Interestingly, and according to God’s sovereign plan, the god of this world has blinded the minds of unbelievers so that they might not see the light of the glory of the gospel of Christ (2 Cor. 4:4). The implication is that in having blinded their minds, the Devil’s primary work is focused on his enemy and all His followers. Before our conversion, the Devil was not our enemy, he was our father (John 8:44). At conversion, we gained Christ and, thus, we gained His enemy — Satan himself and all his junior demons. While we know that Satan and his demons can neither indwell believers nor control our minds, we also know that under the sovereign oversight of God they can have great, albeit destructive, influence. We see this throughout Scripture, most vividly in Job’s life and in the lives of Jesus and His apostles. Nevertheless, God, being sovereign over the ends as well as the means to those ends, has called us in His wisdom to “resist the devil” (James 4:7), who “disguises himself as an angel of light” and whose servants “disguise themselves as servants of righteousness” (2 Cor. 11:13–15).
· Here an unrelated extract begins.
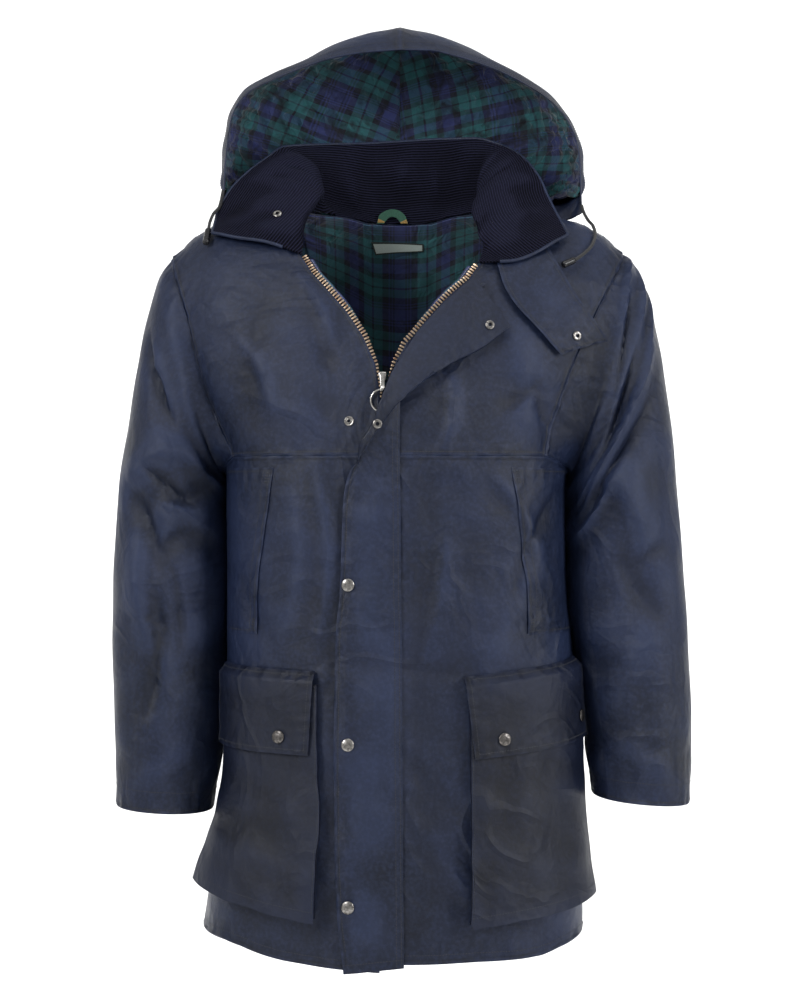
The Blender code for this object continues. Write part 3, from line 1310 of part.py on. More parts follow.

When reflecting on the The Screwtape Letters, in which the senior demon, Screwtape, wrote letters to his trainee, Wormwood, C.S. Lewis wrote, “Though I had never written anything more easily, I never wrote with less enjoyment.” While this sort of fictional literature is somewhat intriguing to write, it is by no means amusing. In the spirit of Lewis’ Screwtape Letters, we offer twenty similar letters written from the perspective of a senior demon to a junior demon on issues ranging from racism to cynicism, legalism to criticism.

The chief aim of these letters is to help Christians “escape the snare of the devil” (2 Tim. 2:26) and to become more keenly aware of our enemy’s deceitful schemes so that we would neither be “outwitted by Satan,” nor “ignorant of his designs” (2 Cor. 2:11), but instead be more “watchful” as he “prowls around like a roaring lion seeking someone to devour”(1 Peter 5:8), knowing that He who is in us is greater than he who is in the world.